Net income for the six-month period was $471,000, a decline of $687,000 from the prior year. Non-GAAP net income, which excludes non-recurring costs and adjusted for the difference between prepublication expenditures and amortization, was $115,000 compared to $1.9 million in the prior year.

The decline is primarily due to the difference in net income between the two years and the $1.6 million year-over-year increase in product development expenditures as a result of the timing of our development schedule this year. However, we are projecting the full year product development expenditures to be in line with the prior-year expenditures of $4.8 million.

Free cash flow for the period continues to be strong at $2.2 million. The year-over-year decline of $3.1 million is due to the timing of the product development expenditures and the $1.5 million decline in net cash provided by operations, which is primarily the year-over-year fluctuation in net income and deferred taxes.

Bank debt at November 30, 2010 was $8.3 million, a decline of $2.3 million from our year end May 31. Brian?

Brian Beckwith

Thanks Mike. I’d like to close our prepared remarks with a comment about our outlook for the remainder of fiscal year 2011. Based on our six months year-to-date results and our forecast for the balance of the year, we are adjusting our full-year guidance. We expect revenue to be between $34 million and $35 million, net income of $250,000 to $500,000, or $0.06 to $0.11 per basic share, non-GAAP net income to be between $500,000 and $1 million, or $0.11 to $0.22 per basic share, and positive free cash flow to range between $1.5 million and $2.5 million.

Thank you for listening to our prepared remarks. We'd now like to open it up for questions if any from our listening audience.

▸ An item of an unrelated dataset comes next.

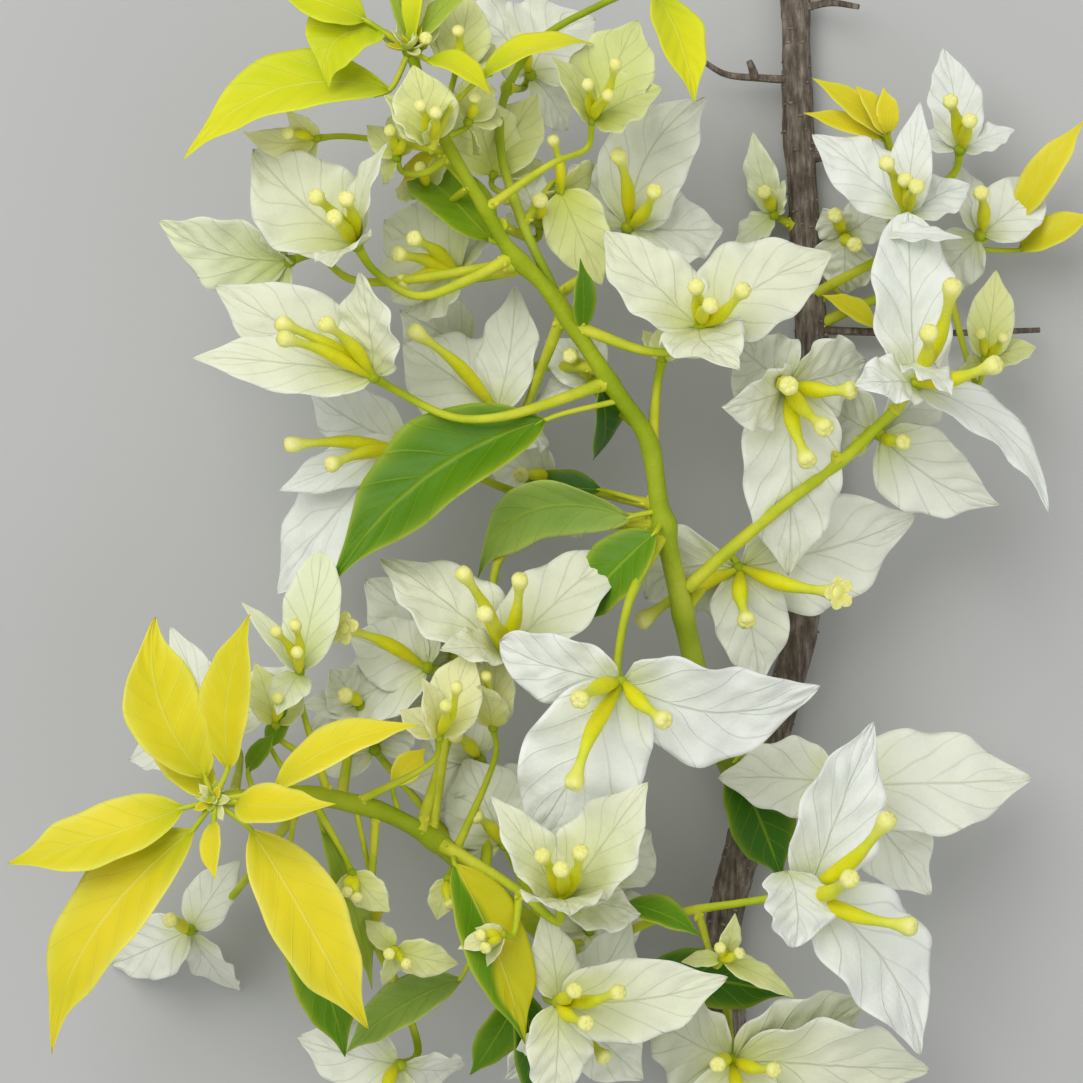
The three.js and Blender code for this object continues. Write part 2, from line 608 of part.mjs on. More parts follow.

Question-and-Answer Session


(Operator instructions) At this moment, there are no questions in the queue. I'd like to hand the call over for closing remarks.

Brian Beckwith

Okay. Thank you for your participation today. We appreciate your support and your continued interest in Peoples Education. Have a good day.


Thank you for your participation in today's conference. This concludes your presentation and you may now disconnect. Have a great day.